Things to watch for as the worship leader
The rocking quality of the tempo is an asset. Lean into it, gently. A slight physical sway from the leader signals to the congregation that this song is meant to be inhabited, not observed. Keep it subtle. The goal is invitation, not choreography.
The word "leaning" is doing significant theological work. Slow slightly through the refrain so the congregation can mean it, not just sing it. A congregation that races through the refrain has said words. A congregation that settles into the refrain has made a declaration.
Watch for the tendency to turn a joyful hymn solemn. This song is not mournful. It carries real gladness, the kind that settled people carry, not the anxious happiness of people who need things to go well. Keep that distinction in the body language at the front.
A note for the team behind you (techs, vocalists, band)
Piano with a gentle swing feel is the natural home for this song. A banjo or acoustic guitar adds warmth and folk character without overwhelming the melody.
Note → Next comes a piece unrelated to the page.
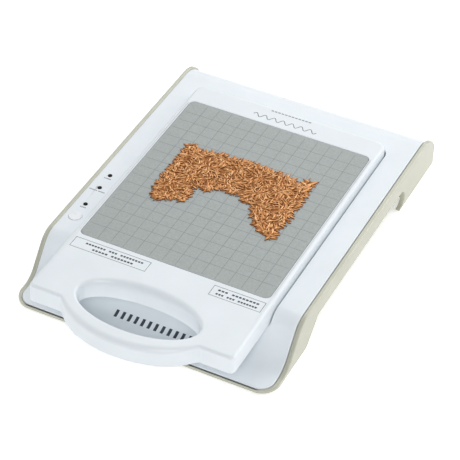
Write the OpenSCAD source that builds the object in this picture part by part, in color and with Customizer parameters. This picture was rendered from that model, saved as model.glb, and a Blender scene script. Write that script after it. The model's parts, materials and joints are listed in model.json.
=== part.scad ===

The arrangement does not need a large footprint to do its work.
For sound engineers: the vocal blend should be warm and congregational rather than polished and professional. If the congregation is singing strongly, let them be heard. Pull the house mix slightly back so the room's voice comes forward. That is the sound this song is designed to make.
Vocalists, sing this one with ease. No strain, no showcase moments. The melody is clear and the congregation needs to find it quickly. Harmony is welcome, but keep it supportive. The song succeeds when the person in the third row feels free to open their mouth and join in.
Band: keep the rhythm steady and warm. The lilt is built into the melody, so the rhythm section's job is to hold the floor, not add complexity.